From the Executive Director

The U.S. Archivist's Nomination: Why Is the AHA Concerned?

Arnita A. Jones | Sep 1, 2004

In a July 21, 2004, communication to Susan Collins, chair of the Senate Government Affairs Committee, the president and executive director of the AHA expressed the Association’s deep concern over procedures being followed in the nomination of Allen Weinstein to lead the National Archives and Records Administration as the Archivist of the United States (see the text of the letter).

Why is the AHA concerned?

The first seeds of unease were sown when the White House suddenly announced (on April 8, 2004) the nomination of a new archivist without having held the customary consultations with interested parties as required by the spirit, if not the letter, of the National Archives and Records Administration Act of 1984 (Public Law 98-497). Readers will recollect from a report published in the May 2004 issue of Perspectives that the AHA then joined several other organizations (including the Organization of American Historians, the National Humanities Alliance, and the Society of American Archivists, among others) to express concern about the nomination. This concern was deepened by the disclosure at a recent hearing of the Senate Committee on Governmental Affairs that White House Counsel Alberto Gonzales had requested the resignation of the current archivist, John Carlin, in December 2003 (see the Coalition Column for a report on the hearing). The 1984 legislation certainly allows the president—who, in fact, appoints the archivist subject to confirmation by the Senate—to appoint a new archivist. But the law also states clearly that when an archivist is being replaced, the president “shall communicate the reasons for such removal to each House of Congress.” To date no reasons have been provided for the White House actions on this nomination. Whether the Senate will act on the confirmation without further information from the White House remains to be seen.

Why does the process of replacing the Archivist of the United States matter?

At one level, it matters simply because the historical profession has to depend on the integrity of the archival record, and that, in turn, depends upon having an archivist who is discernibly above the swirling tides of partisan politics. At another level, the independence of the office of Archivist of the United States (and the integrity of the National Archives) matters also because it is crucial to all citizens, a necessity acknowledged by the Archives Act of 1984 in its stipulation that the archivist “shall be appointed without regard to political affiliations.”

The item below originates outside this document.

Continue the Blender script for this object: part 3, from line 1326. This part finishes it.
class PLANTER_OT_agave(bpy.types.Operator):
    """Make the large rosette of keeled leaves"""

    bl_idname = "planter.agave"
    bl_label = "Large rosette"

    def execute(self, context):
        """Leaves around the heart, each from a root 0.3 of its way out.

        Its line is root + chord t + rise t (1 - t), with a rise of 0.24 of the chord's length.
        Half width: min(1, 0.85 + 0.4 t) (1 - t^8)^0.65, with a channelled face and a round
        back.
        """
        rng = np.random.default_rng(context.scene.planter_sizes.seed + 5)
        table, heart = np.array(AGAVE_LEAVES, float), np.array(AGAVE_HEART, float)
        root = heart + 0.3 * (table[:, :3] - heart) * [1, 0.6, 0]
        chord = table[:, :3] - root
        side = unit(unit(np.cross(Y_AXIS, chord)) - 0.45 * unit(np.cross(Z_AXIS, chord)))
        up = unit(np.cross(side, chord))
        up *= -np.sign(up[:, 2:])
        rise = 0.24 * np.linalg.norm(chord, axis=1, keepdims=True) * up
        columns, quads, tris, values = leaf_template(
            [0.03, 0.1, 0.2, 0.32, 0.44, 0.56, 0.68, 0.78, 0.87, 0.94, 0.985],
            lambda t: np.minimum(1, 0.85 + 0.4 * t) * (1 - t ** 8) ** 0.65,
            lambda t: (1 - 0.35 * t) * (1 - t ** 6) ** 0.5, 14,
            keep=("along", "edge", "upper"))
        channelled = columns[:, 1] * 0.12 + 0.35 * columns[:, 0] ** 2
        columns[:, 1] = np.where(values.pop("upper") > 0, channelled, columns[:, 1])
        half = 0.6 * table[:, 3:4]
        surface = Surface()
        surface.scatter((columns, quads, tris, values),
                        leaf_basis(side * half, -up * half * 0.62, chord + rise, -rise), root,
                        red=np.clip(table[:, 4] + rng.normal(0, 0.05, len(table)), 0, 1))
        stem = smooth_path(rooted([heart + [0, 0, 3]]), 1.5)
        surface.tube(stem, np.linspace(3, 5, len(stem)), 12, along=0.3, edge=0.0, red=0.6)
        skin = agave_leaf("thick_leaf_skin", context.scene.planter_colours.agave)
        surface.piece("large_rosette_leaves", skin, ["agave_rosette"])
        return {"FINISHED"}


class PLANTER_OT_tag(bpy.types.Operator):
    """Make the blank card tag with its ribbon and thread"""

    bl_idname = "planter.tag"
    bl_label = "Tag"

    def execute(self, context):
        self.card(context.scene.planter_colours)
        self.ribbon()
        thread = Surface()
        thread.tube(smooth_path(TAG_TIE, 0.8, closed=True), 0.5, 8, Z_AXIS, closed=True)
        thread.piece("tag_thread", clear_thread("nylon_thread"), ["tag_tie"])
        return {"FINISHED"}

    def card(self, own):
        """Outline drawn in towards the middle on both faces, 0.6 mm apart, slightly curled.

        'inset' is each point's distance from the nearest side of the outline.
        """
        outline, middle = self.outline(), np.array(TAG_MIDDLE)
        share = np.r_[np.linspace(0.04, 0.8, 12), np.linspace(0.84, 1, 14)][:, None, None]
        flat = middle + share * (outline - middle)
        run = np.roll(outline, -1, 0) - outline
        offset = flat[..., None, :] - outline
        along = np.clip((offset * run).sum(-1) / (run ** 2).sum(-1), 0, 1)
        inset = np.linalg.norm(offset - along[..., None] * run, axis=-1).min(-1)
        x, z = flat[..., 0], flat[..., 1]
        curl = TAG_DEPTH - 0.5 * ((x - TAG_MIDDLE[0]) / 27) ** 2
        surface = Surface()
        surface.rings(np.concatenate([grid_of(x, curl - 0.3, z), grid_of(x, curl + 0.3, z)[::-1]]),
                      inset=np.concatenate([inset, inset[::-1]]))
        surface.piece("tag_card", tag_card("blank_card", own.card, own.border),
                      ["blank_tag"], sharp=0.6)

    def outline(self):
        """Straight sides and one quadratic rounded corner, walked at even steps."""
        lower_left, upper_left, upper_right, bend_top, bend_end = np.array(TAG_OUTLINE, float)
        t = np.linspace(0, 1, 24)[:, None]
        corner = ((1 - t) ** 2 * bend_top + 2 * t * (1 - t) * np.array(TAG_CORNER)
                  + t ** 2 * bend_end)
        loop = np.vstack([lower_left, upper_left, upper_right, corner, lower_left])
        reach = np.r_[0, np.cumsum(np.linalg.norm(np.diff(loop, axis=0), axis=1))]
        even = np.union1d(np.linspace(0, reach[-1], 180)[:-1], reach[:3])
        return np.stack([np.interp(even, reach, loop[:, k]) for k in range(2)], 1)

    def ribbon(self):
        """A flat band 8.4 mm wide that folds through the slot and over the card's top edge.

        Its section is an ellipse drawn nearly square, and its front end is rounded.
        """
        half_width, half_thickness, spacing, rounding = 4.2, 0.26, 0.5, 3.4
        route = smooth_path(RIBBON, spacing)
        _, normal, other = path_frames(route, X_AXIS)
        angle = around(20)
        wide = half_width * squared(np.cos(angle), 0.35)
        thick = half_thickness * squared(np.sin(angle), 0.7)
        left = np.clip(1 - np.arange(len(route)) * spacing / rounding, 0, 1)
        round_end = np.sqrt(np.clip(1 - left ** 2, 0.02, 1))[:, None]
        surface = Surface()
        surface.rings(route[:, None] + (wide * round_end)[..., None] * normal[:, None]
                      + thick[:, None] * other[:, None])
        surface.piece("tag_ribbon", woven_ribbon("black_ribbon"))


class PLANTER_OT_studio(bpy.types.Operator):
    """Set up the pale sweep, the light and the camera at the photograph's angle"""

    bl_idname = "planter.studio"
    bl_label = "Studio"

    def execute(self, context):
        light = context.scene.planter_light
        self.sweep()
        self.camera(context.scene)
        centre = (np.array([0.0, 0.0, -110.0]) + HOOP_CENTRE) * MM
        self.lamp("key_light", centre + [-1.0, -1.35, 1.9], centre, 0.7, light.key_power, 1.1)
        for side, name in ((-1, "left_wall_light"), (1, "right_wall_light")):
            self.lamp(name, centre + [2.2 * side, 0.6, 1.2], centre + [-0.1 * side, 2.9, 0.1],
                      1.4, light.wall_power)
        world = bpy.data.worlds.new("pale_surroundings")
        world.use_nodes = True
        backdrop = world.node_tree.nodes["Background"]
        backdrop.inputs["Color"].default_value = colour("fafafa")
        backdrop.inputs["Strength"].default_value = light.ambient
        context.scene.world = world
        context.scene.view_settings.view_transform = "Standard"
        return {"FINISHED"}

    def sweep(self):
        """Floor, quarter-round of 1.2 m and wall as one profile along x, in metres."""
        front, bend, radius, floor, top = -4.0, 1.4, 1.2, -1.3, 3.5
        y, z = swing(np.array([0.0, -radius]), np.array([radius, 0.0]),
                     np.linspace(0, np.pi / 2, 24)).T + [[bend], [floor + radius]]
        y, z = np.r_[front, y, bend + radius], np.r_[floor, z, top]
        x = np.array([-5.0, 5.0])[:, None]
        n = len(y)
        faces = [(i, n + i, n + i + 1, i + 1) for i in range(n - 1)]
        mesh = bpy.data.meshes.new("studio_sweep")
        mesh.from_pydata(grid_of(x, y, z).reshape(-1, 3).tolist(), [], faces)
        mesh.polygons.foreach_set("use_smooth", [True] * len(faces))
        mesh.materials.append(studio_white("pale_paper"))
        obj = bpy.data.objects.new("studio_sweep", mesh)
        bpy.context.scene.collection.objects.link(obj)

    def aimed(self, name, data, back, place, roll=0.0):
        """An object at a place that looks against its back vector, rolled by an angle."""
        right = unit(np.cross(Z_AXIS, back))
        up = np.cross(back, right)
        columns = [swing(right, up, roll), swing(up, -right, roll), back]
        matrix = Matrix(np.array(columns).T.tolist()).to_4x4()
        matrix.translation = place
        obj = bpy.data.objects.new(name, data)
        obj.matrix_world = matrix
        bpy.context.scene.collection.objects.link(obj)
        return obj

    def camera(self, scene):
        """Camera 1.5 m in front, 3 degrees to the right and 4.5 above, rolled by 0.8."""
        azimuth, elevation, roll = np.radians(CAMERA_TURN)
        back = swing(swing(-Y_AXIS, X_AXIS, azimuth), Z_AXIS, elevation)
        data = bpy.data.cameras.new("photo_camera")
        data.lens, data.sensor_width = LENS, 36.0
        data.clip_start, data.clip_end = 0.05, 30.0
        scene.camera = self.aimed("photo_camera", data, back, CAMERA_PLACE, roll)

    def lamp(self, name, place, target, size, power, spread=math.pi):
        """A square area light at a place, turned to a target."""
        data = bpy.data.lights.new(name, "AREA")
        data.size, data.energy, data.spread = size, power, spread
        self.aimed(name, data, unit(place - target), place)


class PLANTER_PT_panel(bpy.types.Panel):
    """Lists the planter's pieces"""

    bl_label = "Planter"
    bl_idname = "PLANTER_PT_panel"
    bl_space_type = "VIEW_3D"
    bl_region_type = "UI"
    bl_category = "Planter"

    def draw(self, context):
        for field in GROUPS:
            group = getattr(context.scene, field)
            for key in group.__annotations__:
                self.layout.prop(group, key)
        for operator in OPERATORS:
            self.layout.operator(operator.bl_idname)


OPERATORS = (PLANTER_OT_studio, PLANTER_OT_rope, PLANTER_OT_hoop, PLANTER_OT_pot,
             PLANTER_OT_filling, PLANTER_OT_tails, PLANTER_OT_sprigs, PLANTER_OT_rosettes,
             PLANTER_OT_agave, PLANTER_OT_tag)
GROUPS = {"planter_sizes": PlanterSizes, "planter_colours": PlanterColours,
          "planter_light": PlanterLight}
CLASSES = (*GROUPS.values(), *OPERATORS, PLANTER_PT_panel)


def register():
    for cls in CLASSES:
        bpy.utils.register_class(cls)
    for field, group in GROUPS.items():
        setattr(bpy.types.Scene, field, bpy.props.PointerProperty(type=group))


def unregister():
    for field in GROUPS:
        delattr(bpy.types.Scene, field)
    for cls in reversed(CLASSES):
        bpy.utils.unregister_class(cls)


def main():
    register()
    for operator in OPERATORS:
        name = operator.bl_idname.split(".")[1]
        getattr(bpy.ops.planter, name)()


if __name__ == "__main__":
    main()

Citizens depend on the National Archives to maintain military and social security records; even more, they expect it to preserve and protect the story of the nation contained in the millions of documents housed in the National Archives’ many repositories, including the numerous presidential libraries that the archives manages. Confidence in the integrity of the archives is an essential precursor for the credibility of the many biographies and histories that draw upon these documents and which an eager public so avidly consumes. Such confidence was a necessary foundation, for example, of the John F. Kennedy Assassination Act, which answered conspiracy theorists by declassifying 4 million pages of its records relating to the murder of the president. More recently, the opening of records on the Holocaust have led to greater justice for thousands of victims and better understanding of those terrible events for survivors’ families and for us all. The role of the National Archives in preserving and making accessible to the public records of the 9/11 Commission will be no less critical.

Recognizing the importance of the National Archives, the AHA has not only been closely involved in its creation in the 1930s, but has been actively engaged since then in ensuring that it remains above arbitrary political considerations. It is for this reason that the AHA supported the 1984 legislation, and it for this reason that the Association is concerned now.
Like the heads of a number of other independent federal agencies, the Archivist of the United States has an important but difficult job, complicated as it is by changes in technology and the ever-present need to balance budgets. But unlike the others, the archivist is also the prime keeper of the nation’s memory. The process of appointment of a new archivist should reflect the seriousness of that special responsibility.

—Arnita Jones is the executive director of the AHA.